One last question, then I think we should wrap it up.

In the first movie you got to stand naked in freezing water for a lot a time didn't you? When you were in that fog or it looked like you were naked, I don't know if you really were.
Gillian Anderson: Oh did I? Did I? (Everyone laughs)

Do you get to do any fun stuff like that in this film, where you are physically uncomfortable or...
Gillian Anderson: Unfortunately David gets to do all of that. (Everyone laughs) Period. I should feel really sorry for him. (Laughs) I do, I've done a few times when I've come on set to do a dialog scene and he's been scaling cliffs and all that kinda stuff.

It's amazing that you don't have an accent. I mean all the Americans that went over there and they start speaking like British people.

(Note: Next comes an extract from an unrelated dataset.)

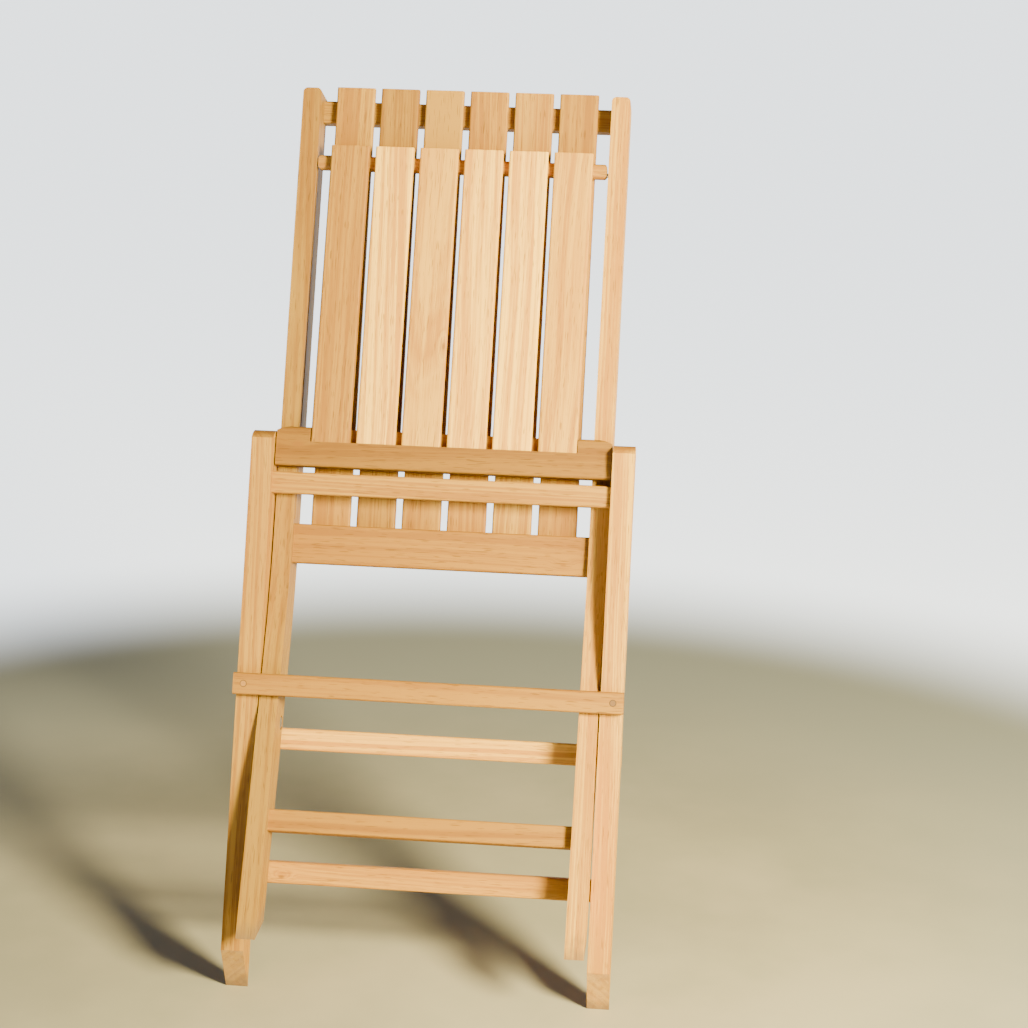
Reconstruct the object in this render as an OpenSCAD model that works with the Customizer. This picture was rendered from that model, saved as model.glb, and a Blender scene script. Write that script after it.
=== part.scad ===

Gillian Anderson: Well you know its funny is that I grew up in London, so when I'm in London I do, I can't help myself. Sometimes I'll be sitting at a table... and in my life, my partner is British and the majority of my friends over there are British and it was the first language that was in my ear and as much as I try to not get in that, I can't help it. And once in awhile like an American will be at the table and they'll say something in that ear, and I'll answer it with an American accent but I'd just been talking in a British accent! It's actually a bit embarrassing to be honest. (Everyone laughs)

Do you have to consciously do it when you're doing Scully? American...
Gillian Anderson: Yeah, definitely, yeah I have to, yeah most definitely, and sometimes when I do interviews, if I'm doing an interview, but I'm supposed to be talking American in the interview or does British have to find somebody to do American just so I can hear it in my ear so that I can answer the question.